IF readership levels.

I was looking into playing Emily Short’s Bee on Varytale, and I noticed it said it had been played 450,000 times.

Now, I know that should include replays and bot views, but those are very high numbers. I worked a lot on math Wikipedia, and even big articles like Calculus only get around 600,000 views a year.

I’d like to ask if this is accurate, but I know it’s hard to verify. So my real questionis, how much traffic have other measurable games gotten? How many times has Hadean Lands been purchased, Creatures Such As We been downloaded, or Howling Dogs been played?

I always imagined the IF crowd to have a few tens of thousands in the US and twice that much in the rest of the world, concentrated in English speaking countries. That’s why I found these numbers surprising, since I doubt that more than 10% of players have played any given game.

What are your thoughts?

Indeed. varytale.com/books/book/short-bee/info/ says, “The book has been read 450,000 times, and has been awarded 4½ stars from 4,500 ratings.”

I think authors have access to more analytics; I’d be curious to know how many people started playing early vignettes vs. how many people got to an ending.

You can poke around on the Google Play Store to see download numbers for our games and any other game you like there. play.google.com/store/apps/deve … +Games+LLC

play.google.com/store/apps/deta … essuchaswe says CSaW has been installed “10,000 - 50,000” times.

Paid games get downloaded less. For example, play.google.com/store/apps/deta … mes.robots Choice of Robots has been installed “5,000 - 10,000” times.

Our first game, which has always been free, is Choice of the Dragon. play.google.com/store/apps/deta … mes.dragon installed “500,000 - 1,000,000 times” since Jan 2010.
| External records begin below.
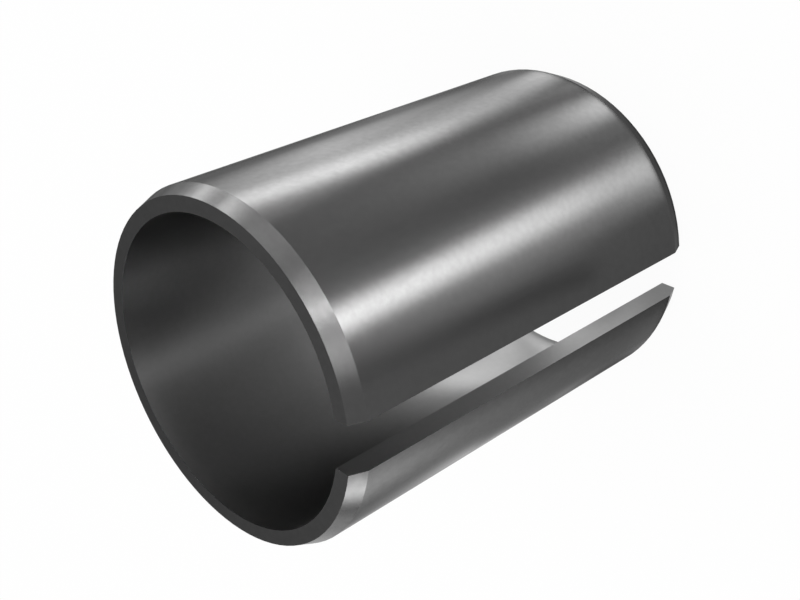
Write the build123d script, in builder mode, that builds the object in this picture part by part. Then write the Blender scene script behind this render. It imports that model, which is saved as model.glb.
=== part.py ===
import os

from build123d import *

# Driving dimensions in millimetres, of the pin in its free state
outer_diameter = 16.0
length = 21.5
strip_thickness = 1.0
slot_width = 2.25
lead_in_length = 0.78  # of the chamfer at each end, along the axis
lead_in_depth = 0.30  # of the same chamfer, towards the axis

bore_diameter = outer_diameter - 2 * strip_thickness

# The pin stands on one end, with its axis on +Z and its slot towards +X
with BuildPart() as spring_pin:
    # Section of the rolled strip: an open ring, whose two edges face each other across the slot
    with BuildSketch() as rolled_strip:
        Circle(outer_diameter / 2)
        Circle(bore_diameter / 2, mode=Mode.SUBTRACT)
        with Locations((outer_diameter / 2, 0)):
            Rectangle(outer_diameter, slot_width, mode=Mode.SUBTRACT)
    extrude(amount=length)

    # Lead-in at both ends, a shallow cone that guides the pin into its hole
    outer_wall = spring_pin.faces().filter_by(GeomType.CYLINDER).sort_by(SortBy.RADIUS)[-1]
    rims = outer_wall.edges().filter_by(GeomType.CIRCLE)
    chamfer(rims, length=lead_in_length, length2=lead_in_depth, reference=outer_wall)

spring_pin.part.label = "spring_pin"

os.makedirs("parts", exist_ok=True)
export_step(spring_pin.part, "parts/spring_pin.step")
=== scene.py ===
import math

import bpy
from mathutils import Matrix, Vector


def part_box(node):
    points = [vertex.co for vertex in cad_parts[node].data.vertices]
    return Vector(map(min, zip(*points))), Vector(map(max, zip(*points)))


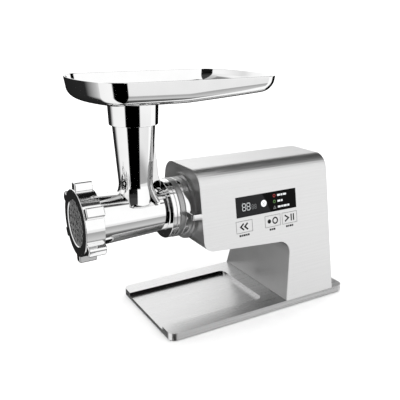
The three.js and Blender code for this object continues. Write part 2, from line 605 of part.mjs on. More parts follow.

Our iOS numbers are usually around double our Android numbers.

Depending on how Varytale counts its plays, it could be that anyone opening the page counts (including even search engines potentially), even if they don’t actually do anything, or it may be that they count it after the player has interacted at least once. At one stage someone was embedding Parchment in an iframe on their website which meant that their story counted for half of every all stories played, but only a small fraction would’ve actually used it. Emily may be able to provide some more details, but I’d assume that that play count is overly high.

I think Varytale is counting each individual storylet view, so if someone’s playthrough of Bee included 50 storylets, that one reading would account for 50 views. Add that some people have played more than once, and you get a number of players much closer to your expectations. I’m not dead certain of this, but that’s how I’ve interpreted it.

I don’t have time at the moment to go poking around the analytics and collating ending data, I’m afraid, though if I remember at a time of leisure I’ll give it a shot. :slight_smile:

The ADRIFT website has a counter for downloads with the top game at 4973 (double that of the game in the second place) but I don’t know how accurate an indication that gives of the games as they can also be played online or downloaded from other sites.

Hadean Lands has sold about 4000 copies. About half on iOS, half everything else. (That’s counting the 700-ish kickstarter backers.)

If you go to an author’s starting page on philome.la, you can see how many times their games have been played. But (unless I’m missing something), philome.la doesn’t have any kind of discovery system, so it’s difficult to find a cross-section.

After a little brief Googling, the most popular game I found at philome.la was baphomeme’s QUEER TRANS MENTALLY ILL POWER FANTASY, with 52,357 plays. But I suspect more popular games are out there.

Playfic lists how many times a game has been played (this counts every time one has been opened) and the most popular game (not counting the tutorials) has over 22,000 plays.

I wonder what constitutes a ‘play’ on sites like Playfic or philome.la. I suspect play = open.

Even then those are big numbers, to be sure.

On Playfic it definitely does just mean opening the page.

Same with philome.la, and it counts multiple visits per IP address.